Got into an argument with my Principal about the value of poetry. I told him that Life is Poetry and that therefore we cannot live without poetry in our lives. Mr. Grunk said that he had always hated poetry when he was in high school and that kids don’t need to learn to read it. He said that “Poetry is not a twenty-first century skill, that kids need “facts about their world” and not “navel-gazing flights of fancy.” I told him in no uncertain terms that I respectfully disagreed. Kids should be gazing at their navels instead of their computer screens. Kids should develop imagination and compassion and respect for language in its most condensed form. They need to know about rhythm and assonance and onomatopoeia and metaphor because that is what literate people talk about. He said in so many words that I was full of poo-poo, which I did not respond to because I like my job and sometimes you have to “step away and work another day”–that’s a rhyme…and an aphorism. See. Poetry saves lives.
Hard-working teachers need access to their classrooms and all of the resources that we use to create 24 hours a day 7 days a week. Sometimes inspiration for a lesson will strike at 3am and I will leap out of bed, drive to school and rearrange my desk configuration or spritz clean my whiteboard or even run the copy machine. This access is vitally important because teaching is vitally important and teachers don’t stop collecting and creating just because they are on vacation or asleep. Now this morning I was awoken by an email from a colleague who did not have access to the copy-room because she had not been granted access. Of course I immediately drove to school and let her into the building so that she could work during the holiday on her classroom. Then I went to the corner locksmith and duplicated my key and gave her one. She was very grateful, though she acted concerned that I had no authority to remake the key or distribute them. After all, she argued, she was just a twenty-three year-old student teacher with no credential and had not even been hired or vetted by the district. But I told her that her desire to come to work on the Friday after Christmas was qualification enough. I tapped her shoulder and dubbed her a “real teacher” and then bestowed her very own copyroom key. Praise youth!

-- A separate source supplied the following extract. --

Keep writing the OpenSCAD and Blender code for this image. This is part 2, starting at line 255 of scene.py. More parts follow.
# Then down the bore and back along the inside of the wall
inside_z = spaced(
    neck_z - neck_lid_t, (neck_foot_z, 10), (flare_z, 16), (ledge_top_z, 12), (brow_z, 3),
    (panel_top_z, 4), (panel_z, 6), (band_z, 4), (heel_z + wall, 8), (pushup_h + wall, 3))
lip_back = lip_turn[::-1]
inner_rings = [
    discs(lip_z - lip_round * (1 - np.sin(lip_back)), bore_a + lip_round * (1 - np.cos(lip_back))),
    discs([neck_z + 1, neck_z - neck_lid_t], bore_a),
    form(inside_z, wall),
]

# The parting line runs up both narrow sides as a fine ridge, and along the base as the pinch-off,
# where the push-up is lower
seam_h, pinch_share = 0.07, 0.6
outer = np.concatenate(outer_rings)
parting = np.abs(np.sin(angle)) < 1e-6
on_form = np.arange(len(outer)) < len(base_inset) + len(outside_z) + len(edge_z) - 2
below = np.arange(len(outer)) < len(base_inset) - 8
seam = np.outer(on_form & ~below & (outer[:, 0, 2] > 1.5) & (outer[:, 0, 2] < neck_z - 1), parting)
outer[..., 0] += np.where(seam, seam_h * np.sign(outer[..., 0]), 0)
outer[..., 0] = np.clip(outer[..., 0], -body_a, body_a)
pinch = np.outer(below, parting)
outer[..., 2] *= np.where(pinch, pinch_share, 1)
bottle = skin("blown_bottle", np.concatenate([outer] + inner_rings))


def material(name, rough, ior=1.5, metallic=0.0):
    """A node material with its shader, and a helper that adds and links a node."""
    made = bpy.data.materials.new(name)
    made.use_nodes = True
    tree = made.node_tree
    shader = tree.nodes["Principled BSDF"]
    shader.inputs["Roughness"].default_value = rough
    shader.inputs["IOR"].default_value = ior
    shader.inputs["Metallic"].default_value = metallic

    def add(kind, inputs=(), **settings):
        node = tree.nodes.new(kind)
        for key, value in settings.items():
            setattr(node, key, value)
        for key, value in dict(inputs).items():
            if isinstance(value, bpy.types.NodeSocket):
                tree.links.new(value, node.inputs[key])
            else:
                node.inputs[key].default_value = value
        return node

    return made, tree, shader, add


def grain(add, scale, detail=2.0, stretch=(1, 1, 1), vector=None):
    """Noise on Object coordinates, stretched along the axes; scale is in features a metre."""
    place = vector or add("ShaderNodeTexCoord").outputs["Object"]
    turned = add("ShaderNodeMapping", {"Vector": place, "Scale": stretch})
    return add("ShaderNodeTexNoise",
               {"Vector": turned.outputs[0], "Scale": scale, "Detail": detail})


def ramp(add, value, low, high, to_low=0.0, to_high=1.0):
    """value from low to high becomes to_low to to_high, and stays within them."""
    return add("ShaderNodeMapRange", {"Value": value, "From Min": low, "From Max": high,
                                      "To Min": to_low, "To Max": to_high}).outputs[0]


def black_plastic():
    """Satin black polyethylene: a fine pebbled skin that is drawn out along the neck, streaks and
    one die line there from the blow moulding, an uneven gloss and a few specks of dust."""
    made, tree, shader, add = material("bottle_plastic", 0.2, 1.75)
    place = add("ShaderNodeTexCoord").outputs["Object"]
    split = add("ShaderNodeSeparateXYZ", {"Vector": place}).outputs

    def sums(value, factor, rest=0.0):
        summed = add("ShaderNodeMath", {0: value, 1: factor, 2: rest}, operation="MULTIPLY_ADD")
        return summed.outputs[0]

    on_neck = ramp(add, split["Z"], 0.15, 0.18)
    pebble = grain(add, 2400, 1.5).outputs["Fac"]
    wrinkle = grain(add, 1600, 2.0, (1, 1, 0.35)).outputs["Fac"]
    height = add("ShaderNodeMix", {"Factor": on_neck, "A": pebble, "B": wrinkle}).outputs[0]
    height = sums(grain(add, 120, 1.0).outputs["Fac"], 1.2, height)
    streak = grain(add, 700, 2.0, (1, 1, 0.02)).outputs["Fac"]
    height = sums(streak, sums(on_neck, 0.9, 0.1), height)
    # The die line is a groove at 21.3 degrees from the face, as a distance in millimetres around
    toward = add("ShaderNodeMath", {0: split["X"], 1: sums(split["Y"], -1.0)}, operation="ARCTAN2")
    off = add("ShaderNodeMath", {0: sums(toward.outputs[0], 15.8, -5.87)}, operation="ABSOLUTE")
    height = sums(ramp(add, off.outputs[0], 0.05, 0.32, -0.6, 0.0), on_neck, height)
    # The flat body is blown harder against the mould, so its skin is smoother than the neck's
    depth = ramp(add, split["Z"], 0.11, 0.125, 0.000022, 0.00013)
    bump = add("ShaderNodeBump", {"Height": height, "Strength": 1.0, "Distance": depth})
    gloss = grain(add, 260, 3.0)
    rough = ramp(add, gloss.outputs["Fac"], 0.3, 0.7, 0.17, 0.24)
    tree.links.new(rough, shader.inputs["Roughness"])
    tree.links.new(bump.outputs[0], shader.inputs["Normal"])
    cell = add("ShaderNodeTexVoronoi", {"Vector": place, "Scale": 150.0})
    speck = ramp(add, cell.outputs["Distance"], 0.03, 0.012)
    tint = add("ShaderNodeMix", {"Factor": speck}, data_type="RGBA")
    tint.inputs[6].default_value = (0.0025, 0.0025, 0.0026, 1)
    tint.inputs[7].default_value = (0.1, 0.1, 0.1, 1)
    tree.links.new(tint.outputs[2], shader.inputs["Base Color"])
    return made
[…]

Today is Christmas! And Happy New Years! Something…something…something brings something cheer! Oh happy Christmas….I always forget the words to that song because we are not allowed to talk about Christmas at school. Why? Because Christmas is religion and religion is God and in the school there is no God. God is not allowed in school because God is anti education. God does not want you to learn things, especially scientific things but really anything other than his wish for you to praise him constantly, which is wrong. So sorry, God, but I’m going to have to send you home so that our children can learn!
Personally, I think God should be allowed to come to school because then He or She–we have to be careful today that we don’t assume that we live under the dominion of a male God…He could be a She or an It or a combination of the three…a Sheit…

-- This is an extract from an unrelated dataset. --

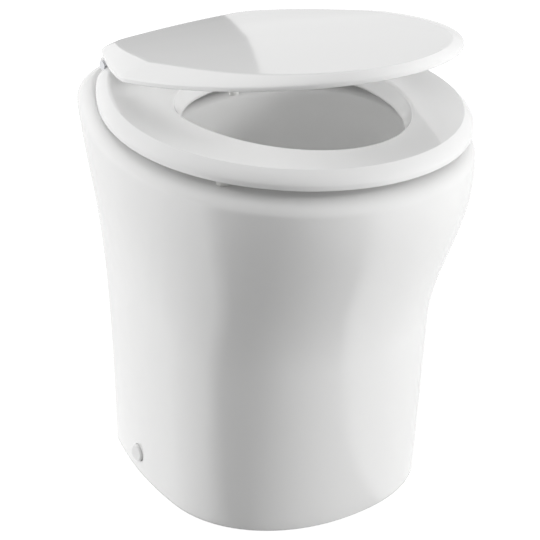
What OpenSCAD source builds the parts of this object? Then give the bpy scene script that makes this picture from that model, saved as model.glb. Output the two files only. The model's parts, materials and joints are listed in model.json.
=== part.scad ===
// Compact electric toilet: a ceramic pan with a macerator pump in its pedestal.
// The origin is on the floor, midway between the two floor screws.
// +Z is up, -Y is the front and +X is the sitter's left.

/* [Ceramic body] */
// Height of the rim's top above the floor
pan_height = 421; // [405:1:440]
// Width of the rim
pan_width = 376; // [360:1:390]
// Length of the pan from the front of the rim to the rear of the deck
pan_length = 508; // [500:1:516]
// Reach of the deck behind the floor screws
deck_rear = 214; // [208:1:220]
// Half-width of the flat rear wall at the deck
deck_flat = 84; // [80:1:90]
// Width of the foot
foot_w = 304; // [300:1:316]
// Reach of the foot in front of the floor screws
foot_front = 214; // [204:1:224]
// Reach of the foot behind the floor screws
foot_rear = 104; // [103:1:110]
// Half-width of the flat rear wall at the floor
foot_flat = 117; // [114:1:120]
// Distance of the widest section in front of the floor screws
wide_front = 80; // [74:1:84]
// Thickness of the outer wall and of the bowl
wall = 10; // [9:0.5:11]
// Thickness of the rim and deck
deck_t = 22; // [20:1:24]
// Radius of the rim's outer edge
rim_edge = 18; // [14:1:20]
// Radius of the rear corners at the floor
corner = 26; // [20:1:30]
// Radius of the rear corners at the deck
deck_corner = 59; // [54:1:62]

/* [Bowl] */
// Half-width of the bowl's mouth
mouth_half = 127; // [122:1:130]
// Width of the rim in front of the mouth
rim_land = 50; // [46:1:58]
// Length of the mouth behind its widest section
mouth_rear = 101; // [96:1:104]
// Distance of the mouth's widest section in front of the floor screws
mouth_y = 72; // [68:1:76]
// Depth of the upright wall below the rim
mouth_depth = 42; // [36:1:46]
// Height of the bowl's floor
sump_z = 212; // [208:1:218]
// Distance of the outlet in front of the floor screws
sump_y = 58; // [56:1:60]
// Inner radius of the outlet neck
neck_r = 36; // [34:0.5:37]
// Height of the neck's lower end
neck_z = 182; // [180:1:184]

/* [Seat and lid] */
// Width of the seat
seat_w = 374; // [370:1:376]
// Reach of the seat past the rim's front
seat_over = 2.5; // [0:0.5:4]
// Half-width of the seat's straight rear edge
seat_flat = 106; // [103:1:110]
// Half-width of the seat's opening
hole_half = 112; // [108:1:116]
// Width of the seat in front of its opening
seat_land = 67; // [63:1:71]
// Length of the opening behind its widest section
hole_rear = 92; // [86:1:96]
// Height of the seat's underside above the rim
seat_gap = 12.4; // [10:0.1:14]
// Thickness of the seat at its crown
seat_t = 20.5; // [19:0.5:22]
// Width of the lid
lid_w = 352; // [346:1:358]
// Reach of the closed lid past the rim's front
lid_over = 12; // [8:1:18]
// Half-width of the lid's straight rear edge
lid_flat = 99; // [97:0.5:103]
// Distance of the lid's widest section in front of the hinge
lid_wide = 168; // [162:1:174]
// Thickness of the lid's shell
lid_shell_t = 4; // [3.5:0.1:4.5]
// Height of the lid's crease above its lower edge
lid_crease_h = 10.8; // [10:0.1:12]
// Height of the lid's crown above its lower edge
lid_crown_h = 20; // [18:0.5:22]
// Angle at which the lid stands open
lid_open = 11.2; // [6:0.1:40]

/* [Hinge] */
// Distance of the hinge pins behind the floor screws
hinge_y = 124; // [122:0.5:125]
// Height of the hinge pins above the rim
hinge_h = 28; // [27:0.5:30]
// Height of the lid's lower edge above the hinge pins
lid_lift = 14.9; // [14:0.1:18]
// Radius of the hinge pins
pin_r = 4; // [3.5:0.1:4.3]
// Reach of the pins' heads from the middle
pin_end = 103; // [102.6:0.1:106]
// Distance of the hinge posts from the middle
post_x = 69; // [67:1:71]
// Width of a hinge post
post_w = 14; // [12:0.5:15]
// Width of a lid lug
lug_w = 14; // [12:0.5:15]
// Radius of the lugs and post heads
lug_r = 9; // [8.6:0.1:9.4]
// Radius of the rotary dampers
damper_r = 6.6; // [6:0.1:7]
// Radius of the hinge bolts
bolt_r = 4; // [3:0.1:4.4]
// Distance of the hinge bolts in front of the pins
bolt_back = 20; // [19:0.5:21]

/* [Floor fixing] */
// Distance from one floor screw hole to the other
floor_hole_gap = 196; // [190:1:200]
// Radius of the floor screw holes
floor_hole_r = 3.5; // [3:0.1:4.5]
// Height of the side screws above the floor
side_screw_z = 28; // [26:0.5:30]
// Radius of the side screws
side_screw_r = 3; // [2.5:0.1:3.4]
// Radius of the screw caps
cap_r = 10; // [9.6:0.1:11]
// Thickness of the bracket feet
bracket_t = 5; // [4:0.5:6]
// Thickness of the pump tray
tray_t = 4; // [3:0.5:5]

/* [Pump] */
// Height of the pump's axis above the floor
pump_z = 95; // [92:1:98]
// Distance of the pump's axis to the left of the middle
pump_x = 10; // [8:1:12]
// Outer radius of the motor's can
can_r = 42; // [40:0.5:43]
// Length of the motor's can
can_l = 90; // [86:1:92]
// Outer radius of the impeller chamber
chamber_r = 52; // [50:0.5:53]
// Outer radius of the inlet barrel
barrel_r = 42; // [41:0.5:43]
// Wall of the pump's castings
casting = 4; // [3.5:0.5:5]
// Radius of the shaft
shaft_r = 5; // [4:0.1:5.5]
// Radius of the cutter blade
cutter_r = 23; // [20:0.5:24]
// Outer radius of the discharge spigot
spigot_r = 19; // [17:0.5:20]
// Distance of the discharge line from the middle
line_x = 64; // [63:0.5:66]
// Height of the discharge line above the floor
line_z = 125; // [123:0.5:127]
// Reach of the discharge spigot behind the floor screws
spigot_end = 150; // [140:1:158]

/* [Water valve] */
// Distance of the valve from the middle
valve_x = 46; // [44:1:48]
// Height of the valve's pipe above the floor
valve_z = 258; // [254:1:262]
// Radius of the inlet's thread
inlet_r = 10.48; // [9.5:0.01:12]
// Reach of the inlet behind the floor screws
inlet_end = 140; // [134:1:148]
// Radius of the hose barbs
barb_r = 5; // [4:0.1:5.5]
// Travel of the plunger
plunger_lift = 4; // [3:0.5:5]
// Travel of the vacuum breaker's float
float_lift = 6; // [4:0.5:7]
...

But if God, whomever Sheit is, was allowed to come to school and learn about his creation, about Evolution and Chemistry and Math and, of course, poetry–where incidentally he would learn just how angry people are at him–he might improve himself.

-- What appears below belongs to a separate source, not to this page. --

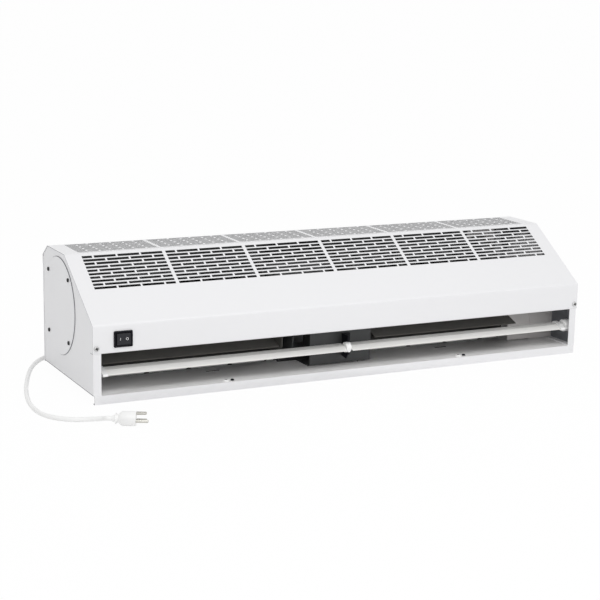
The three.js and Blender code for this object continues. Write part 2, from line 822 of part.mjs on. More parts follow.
function addBlowers() {
  const leftMid = leftBlower[0] + frameSheet / 2;
  const rightMid = rightBlower[1] - frameSheet / 2;
  addPart('left_volute', makeVolute(leftBlower[0], leftVoluteEnd, leftNotchMiddle), 'darkSheet');
  addPart('right_volute', makeVolute(rightBlower[0] - 2, rightVoluteEnd, rightNotchMiddle), 'darkSheet');
  const seated = [plateSeatDepth, plateSeatHeight];
  const winged = [plateFrontDepth, ductFrontHeight];
  const sidePlates = [
    ['left_outer', leftBlower[0], rubberRadius + fit, seated],
    ['left_inner', leftBlower[1] - frameSheet, bearingRadius, winged],
    ['right_inner', rightBlower[0], bearingRadius, seated],
    ['right_outer', rightBlower[1] - frameSheet, rubberRadius + fit, seated],
  ];
  for (const [name, x, holeRadius, place] of sidePlates) {
    addPart(`${name}_side_plate`, makeSidePlate(x, holeRadius, ...place), 'darkSheet');
  }
  addPart('left_tongue', makeTongue(leftBlower[0] + frameSheet, leftBlower[1] - frameSheet), 'darkSheet');
  addPart('right_tongue', makeTongue(rightBlower[0] + frameSheet, rightBlower[1] - frameSheet), 'darkSheet');

  const rotor = addGroup(0, axisY, axisZ);
  const wheelInset = frameSheet + wheelGap;
  const spans = { left_wheel: leftBlower, right_wheel: rightBlower };
  for (const [name, [from, to]] of Object.entries(spans)) {
    const wheel = addPart(name, makeWheel(to - from - 2 * wheelInset), 'wheelSteel', rotor);
    wheel.position.x = from + wheelInset;
  }
  const shaft = alongX(
    circle(0, 0, shaftRadius, 12), leftMid - bearingWidth / 2 - 2, rightMid + bearingWidth / 2 + 2,
  );
  addPart('shaft', shaft, 'plated', rotor);

  for (const [side, x] of [['left', leftMid], ['right', rightMid]]) {
    const bearing = addPart(`${side}_bearing`, makeRing(bearingRadius, bearingBore, bearingWidth), 'plated');
    bearing.position.x = x;
    const rubber = makeRing(rubberRadius, bearingRadius + fit, bearingWidth + 1);
    addPart(`${side}_bearing_rubber`, rubber, 'rubber').position.x = x;
  }
}

// Motor

function makeMotor() {
  const half = motorLength / 2;
  const shoulder = motorRadius * 0.16;
  const body = turned([
    [-half - motorBossLength, 0],
    [-half - motorBossLength, motorBossRadius],
    [-half, motorBossRadius],
    [-half, motorRadius - shoulder],
    [-half + shoulder, motorRadius],
    [half - shoulder, motorRadius],
    [half, motorRadius - shoulder],
    [half, motorBossRadius],
    [half + motorBossLength, motorBossRadius],
    [half + motorBossLength, 0],
  ], 20);
  return cut(body, alongX(circle(0, 0, shaftRadius + fit, 12), -motorLength, motorLength));
}

// Two cheeks on a foot; the motor's end bosses sit in them
function makeCradle() {
  const nearY = front + plateFrontDepth - 1;
  const low = floorHeight + fit;
  const footRear = nearY + cradleFootDepth;
  const headRadius = motorBossRadius + 12;
  const outline = [
    point(nearY, low),
    point(footRear, low),
    point(footRear, floorHeight + cradleLift),
    point(axisY + headRadius, floorHeight + cradleLift),
    ...arc(axisY, axisZ, headRadius, 0, 150, 8),
    point(nearY, floorHeight + motorPlateHeight),
  ];
  const left = cradleCentreX - cradleSpan / 2;
  const right = cradleCentreX + cradleSpan / 2;
  const cheeks = [left, right].map((x) => alongX(outline, x - cradleSheet / 2, x + cradleSheet / 2));
  const plateBack = front + motorPlateDepth + frameSheet + fit;
  const behindPlate = block(right - 5, right + 5, nearY - 1, plateBack, 0, caseHeight);
  const foot = block(left, right, front + motorPlateDepth + 6, footRear, low, low + cradleSheet);
  const rail = block(
    left, right, footRear - cradleSheet, footRear, low, floorHeight + cradleLift,
  );
  const seats = alongX(circle(axisY, axisZ, motorBossRadius + 2 * fit, 16), left - 5, right + 5);
  return cut(join(cheeks[0], cut(cheeks[1], behindPlate), foot, rail), seats);
}

function makeMotorPlate() {
  const y = front + motorPlateDepth;
  const [from, to] = motorPlateX;
  const path = [
    point(from, y + motorPlateReturn),
    point(from, y),
    point(to, y),
  ];
  return alongZ(
    bentSheet(path, -frameSheet).reverse(), floorHeight + cradleSheet + 2 * fit, floorHeight + motorPlateHeight - 4,
  );
}

// Wiring

function makeWiringTray() {
  const y = front + trayFrontDepth;
  const path = [
    point(y, floorHeight + fit),
    point(y, floorHeight + trayRise),
    point(y + trayShelf, floorHeight + trayRise),
    point(y + trayShelf, floorHeight + trayRise - trayReturn),
  ];
  const tray = alongX(bentSheet(path, frameSheet), trayLeftX, capInnerX - fit);
  const flangeEdge = capOuterX - capFlange - fit;
  return cut(tray, block(flangeEdge, halfWidth, y - 1, y + trayShelf, floorHeight, floorHeight + frameSheet + fit));
}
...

Now some of you might be saying: How could God improve himself? He is a perfect being. He already know everything there is to know about Geography and Biology, and He or She can do an infinite number of pullups in PE. All true. But I for one would like to talk to God about some of the inconsistencies in his writing—some of the places where he says one thing and then a few pages later–says the complete opposite thing. Do the animals come to Noah two by two or seven by seven, for example? Frankly I find the whole seven story far-fetched, but that is exactly the kind of thing that we sort out in the rough draft.
School is not just for humans. God or Gods can make life better for humans and for themselves by updating their understanding of the world. That is why I strongly advocate for the presence of God in school.